Davenport’s Law of Common Information

Dateline: January 23, 2015

Welcome to our Friday WRAP – one thought-provoking idea to think about over the weekend.

Big data and analytics are all the rage at the moment.  At the center of many discussions is my friend and colleague, Dr. Tom Davenport.  Recently Tom published a column in the CIO Journal, the Wall Street Journal’s area for all things IT, on the Promise and Perils of Common Information.  Here Tom shares Davenport’s Law of Common Information and several corollaries.  First the Law,

The more an organization knows or cares about a particular business entity, the less likely it is to agree on a common term and meaning for it.

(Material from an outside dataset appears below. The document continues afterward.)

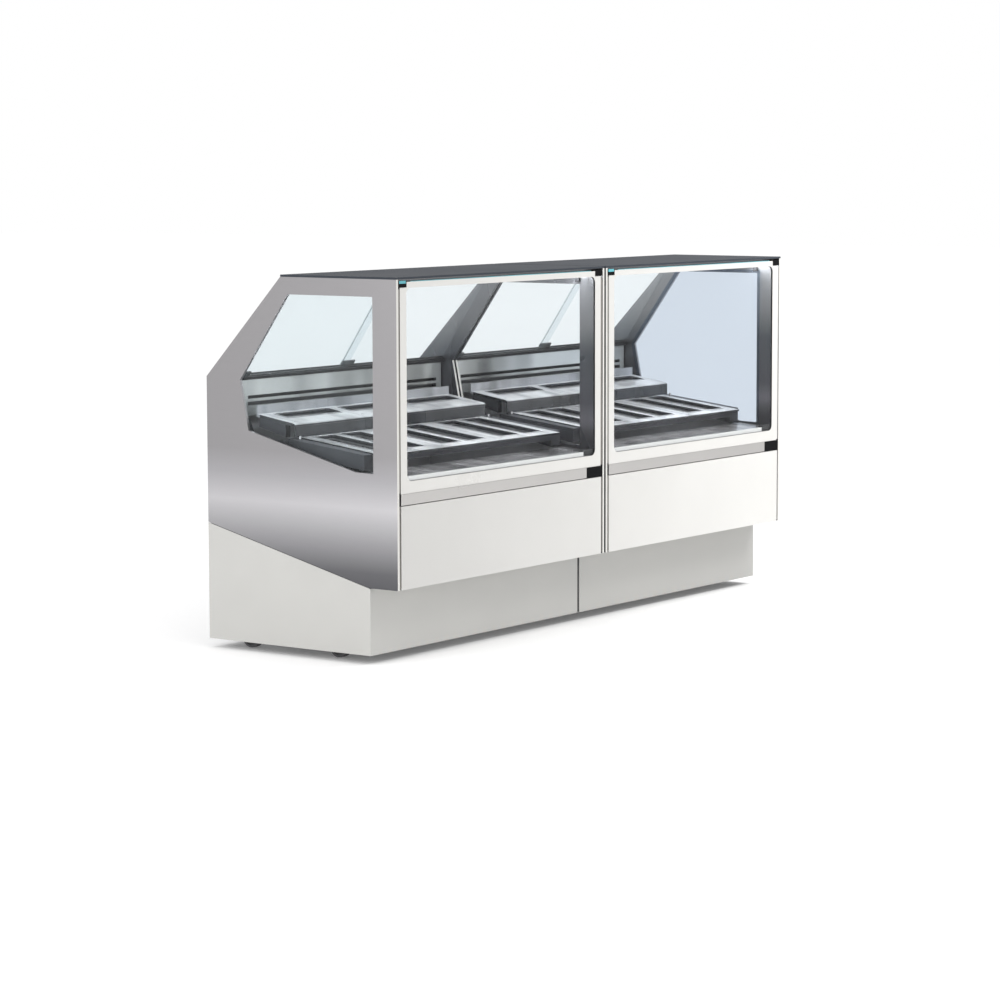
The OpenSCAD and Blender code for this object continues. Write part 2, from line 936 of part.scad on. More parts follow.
rocker(0);  // rocker_1
rocker(1);  // rocker_2
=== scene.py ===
"""Ice cream dipping cabinet: materials, fine pieces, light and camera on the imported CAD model."""

import math

import bmesh
import bpy
from mathutils import Euler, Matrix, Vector
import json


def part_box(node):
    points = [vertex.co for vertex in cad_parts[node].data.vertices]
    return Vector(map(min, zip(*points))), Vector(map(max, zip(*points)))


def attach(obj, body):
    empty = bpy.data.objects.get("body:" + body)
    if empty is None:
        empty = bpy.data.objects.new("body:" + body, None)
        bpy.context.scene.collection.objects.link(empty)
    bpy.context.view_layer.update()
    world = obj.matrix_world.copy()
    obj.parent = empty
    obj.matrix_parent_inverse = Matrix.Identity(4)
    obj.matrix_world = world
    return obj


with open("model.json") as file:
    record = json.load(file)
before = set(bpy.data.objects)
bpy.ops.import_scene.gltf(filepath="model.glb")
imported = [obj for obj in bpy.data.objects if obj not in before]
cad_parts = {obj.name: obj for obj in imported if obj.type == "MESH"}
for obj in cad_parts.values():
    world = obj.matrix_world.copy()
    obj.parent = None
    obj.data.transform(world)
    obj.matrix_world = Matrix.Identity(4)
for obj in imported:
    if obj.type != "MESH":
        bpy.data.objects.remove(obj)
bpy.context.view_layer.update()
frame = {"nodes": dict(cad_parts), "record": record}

NODES = frame["nodes"]
MM = 0.001
MODULES = (1, 2)
HALF_LENGTH = 1.2
PLATE_BOTTOM, PLATE_TOP = 0.25, 1.25  # the end and joint plates, above the floor

# ---------------------------------------------------------------- materials

WHITE = (1.0, 1.0, 1.0)
# how closely a noise repeats along X, Y and Z
FINE = (300, 300, 300)
LONG_X = (3, 900, 900)
LONG_Z = (900, 900, 6)
BRUSHED_Y = (900, 8, 900)
SOFT = (30, 30, 30)
NOISE_LOW, NOISE_HIGH = 0.3, 0.7  # most of a noise's values lie between these
COLOUR_A, COLOUR_B, COLOUR_OUT = 6, 7, 2  # the Mix node's colour sockets, which share their names


class Nodes:
    """A material's node tree, with short calls for the nodes used here."""

    def __init__(self, name):
        self.material = bpy.data.materials.new(name)
        self.material.use_nodes = True
        self.tree = self.material.node_tree
        self.shader = self.tree.nodes["Principled BSDF"]
        self.output = self.tree.nodes["Material Output"]
        self.coords = self.add("ShaderNodeTexCoord").outputs["Object"]

    def add(self, kind, **sockets):
        """A new node, with values for the named input sockets."""
        node = self.tree.nodes.new(kind)
        for key, value in sockets.items():
            node.inputs[key].default_value = value
        return node

    def link(self, source, target):
        self.tree.links.new(source, target)

    def colour(self, source):
        self.link(source, self.shader.inputs["Base Color"])

    def roughness(self, source):
        self.link(source, self.shader.inputs["Roughness"])

    def level(self, socket, value):
        """One value of the shader that is the same all over."""
        self.shader.inputs[socket].default_value = value

    def axes(self, vector):
        """The X, Y and Z outputs of a vector."""
        split = self.add("ShaderNodeSeparateXYZ")
        self.link(vector, split.inputs["Vector"])
        return split.outputs

    def position(self):
        return self.axes(self.coords)

    def normal(self):
        return self.axes(self.add("ShaderNodeNewGeometry").outputs["Normal"])

    def noise(self, stretch, detail=4.0):
        mapping = self.add("ShaderNodeMapping", Scale=stretch)
        self.link(self.coords, mapping.inputs["Vector"])
        noise = self.add("ShaderNodeTexNoise", Scale=1.0, Detail=detail, Roughness=0.6)
        self.link(mapping.outputs["Vector"], noise.inputs["Vector"])
        return noise.outputs["Fac"]

    def ramp(self, source, stops):
        ramp = self.add("ShaderNodeValToRGB")
        elements = ramp.color_ramp.elements
        elements[0].position, elements[0].color = stops[0][0], (*stops[0][1], 1)
        elements[1].position, elements[1].color = stops[-1][0], (*stops[-1][1], 1)
        for place, colour in stops[1:-1]:
            elements.new(place).color = (*colour, 1)
        self.link(source, ramp.inputs["Fac"])
        return ramp.outputs["Color"]

    def tones(self, noise, dark, light):
        """A colour that goes from dark to light as the noise does."""
        return self.ramp(noise, [(NOISE_LOW, dark), (NOISE_HIGH, light)])

    def grain(self, noise):
        """A faint light and dark tone, to multiply a colour by."""
        return self.tones(noise, (0.95, 0.95, 0.95), WHITE)

    def maths(self, operation, *terms):
        """The result of one Math node, whose terms are sockets or numbers."""
        node = self.add("ShaderNodeMath")
        node.operation = operation
        for socket, term in zip(node.inputs, terms):
            if isinstance(term, float):
                socket.default_value = term
            else:
                self.link(term, socket)
        return node.outputs[0]

    def multiply(self, first, second):
        shade = self.add("ShaderNodeMix")
        shade.data_type = "RGBA"
        shade.blend_type = "MULTIPLY"
        shade.inputs["Factor"].default_value = 1.0
        self.link(first, shade.inputs[COLOUR_A])
        self.link(second, shade.inputs[COLOUR_B])
        return shade.outputs[COLOUR_OUT]

    def pick(self, share, first, second):
        """The first colour where the share is 0, and the second where it is 1."""
        pick = self.add("ShaderNodeMix")
        pick.data_type = "RGBA"
        self.link(share, pick.inputs["Factor"])
        self.link(first, pick.inputs[COLOUR_A])
        self.link(second, pick.inputs[COLOUR_B])
        return pick.outputs[COLOUR_OUT]

    def span(self, source, low, high, to_low=0.0, to_high=1.0):
        node = self.add("ShaderNodeMapRange")
        for key, value in zip(("From Min", "From Max", "To Min", "To Max"), (low, high, to_low, to_high)):
            node.inputs[key].default_value = value
        self.link(source, node.inputs["Value"])
        return node.outputs["Result"]

    def vary(self, noise, low, high):
        """A value that goes from low to high as the noise does."""
        return self.span(noise, NOISE_LOW, NOISE_HIGH, low, high)

    def painted_side_shade(self, colours, side):
        """The colours, times the side tone, a painted shade, on faces that look neither up nor down."""
        flatness = self.maths("ABSOLUTE", self.normal()["Z"])
        return self.multiply(colours, self.ramp(flatness, [(0.35, side), (0.9, WHITE)]))

    def painted_front_edge(self, face, edge, reach_y, facing):
        """The edge colour, a painted highlight, on faces that look to the customer, ahead of reach_y, and the
        face colour elsewhere. The second result is the edge's share.
        """
        front = self.maths("MULTIPLY", self.span(self.normal()["Y"], *facing, 1.0, 0.0),
                           self.span(self.position()["Y"], reach_y, reach_y + 0.005, 1.0, 0.0))
        return self.pick(front, face, edge), front

    def bump(self, source, strength):
        bump = self.add("ShaderNodeBump", Strength=strength, Distance=0.5 * MM)
        self.link(source, bump.inputs["Height"])
        self.link(bump.outputs["Normal"], self.shader.inputs["Normal"])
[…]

He continues with a discussion about the number of definitions American Airlines has for “airport”, Union Pacific Railroad has for “train”, and The US Department of Justice has for “trial.”  But this Law has a few interesting corollaries,

If you’re not arguing about what constitutes a “customer,” your organization is probably not very passionate about customers.


A manager’s passion for a particular definition of a term will not be quenched by a data model specifying an alternative definition.


Consensus on the meaning of a term throughout an organization is achieved not by data architecture, but by data arguing.

What terms are most debated in your business?  How do you fix the language differences?

That’s a WRAP!  Have a great weekend!